What if the function is not continuous at 'a' or 'b'?

The Mean Value Theorem requires continuity on the closed interval [a, b]. If it's not continuous at the endpoints, the theorem doesn't apply.

What if f(a) = f(b)?

If f(a) = f(b), the slope m = 0. This is a special case called Rolle's Theorem, which guarantees a 'c' where f'(c) = 0 (a horizontal tangent). Our Rolle's Theorem calculator is related.

Can there be more than one value of 'c'?

Yes, the theorem guarantees *at least one* 'c'. Functions like sinusoids or higher-order polynomials can have multiple points within (a, b) where the tangent is parallel to the secant.

How does this calculator handle the function f(x) input?

It uses JavaScript's `Function` constructor to interpret the f(x) string. Use standard JavaScript math syntax (e.g., `Math.pow(x, 3)`, `Math.sin(x)`, `x*x`).

Why do I need to input information about f'(x)?

Automatically differentiating an arbitrary function f(x) string is complex.

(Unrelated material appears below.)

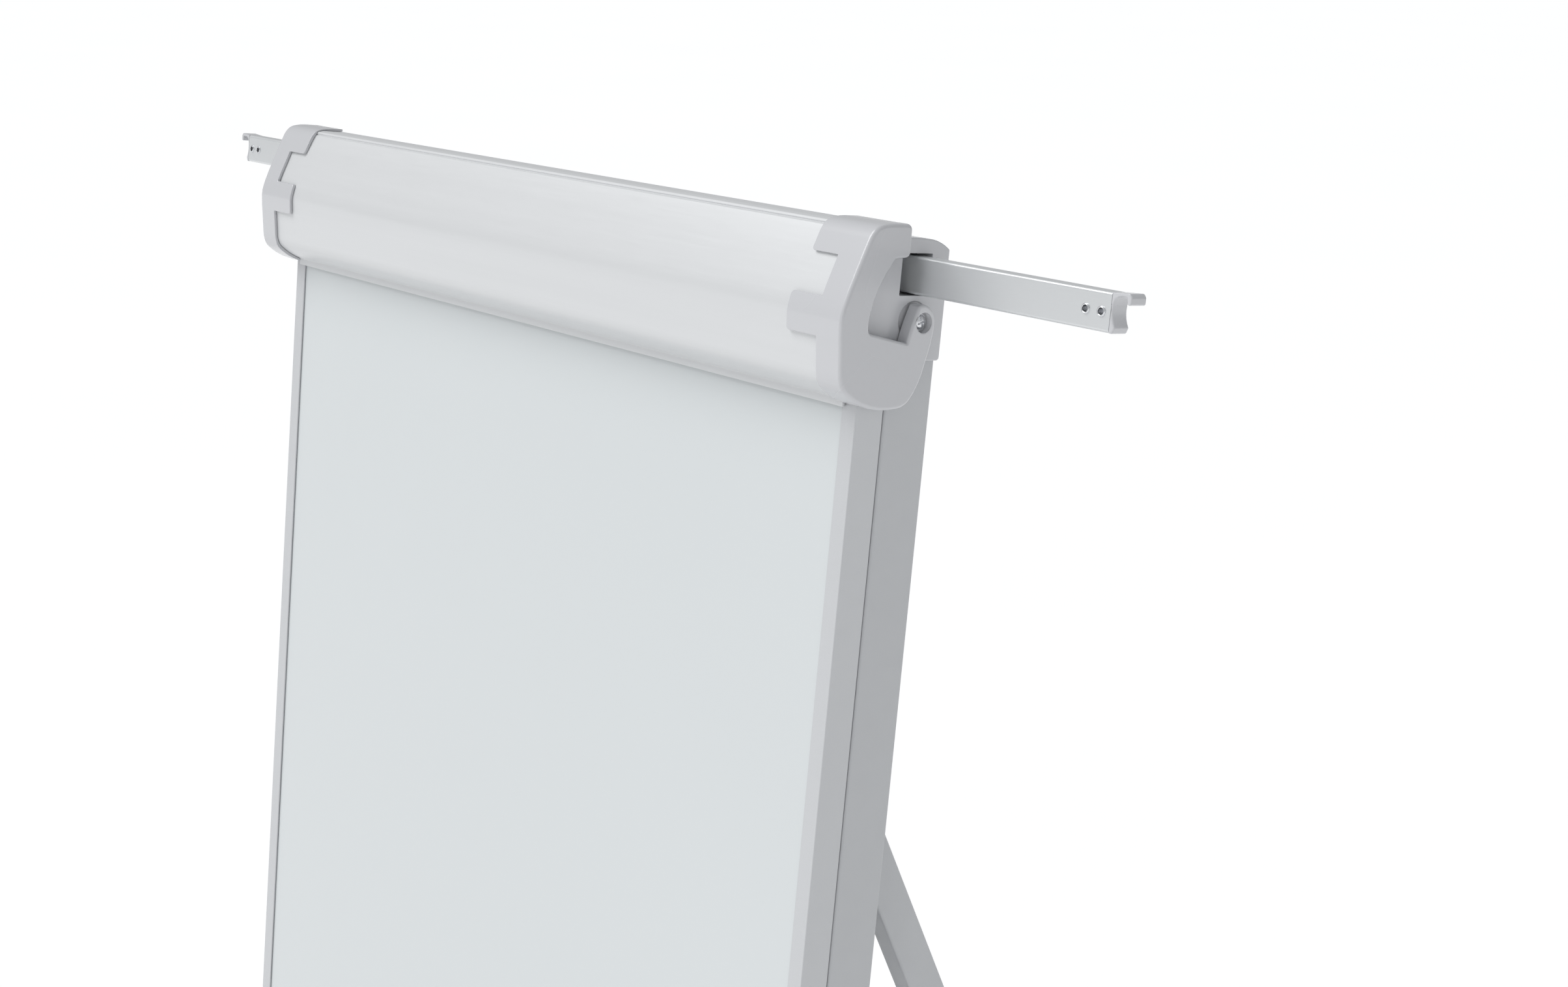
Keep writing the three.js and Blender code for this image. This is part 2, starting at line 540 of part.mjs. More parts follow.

By providing the form and coefficients of f'(x) (if it's constant, linear, or quadratic), the Mean Value Theorem calculator can reliably solve for 'c'.

What if f'(x) is not constant, linear, or quadratic?

This calculator is limited to solving for 'c' when f'(x) leads to a constant, linear, or quadratic equation in 'c'. For more complex derivatives, numerical methods would be needed to find 'c'.

What does the chart show?

The chart attempts to visualize the points (a, f(a)), (b, f(b)), the secant line between them, and the point(s) (c, f(c)) with a tangent line segment having the same slope as the secant.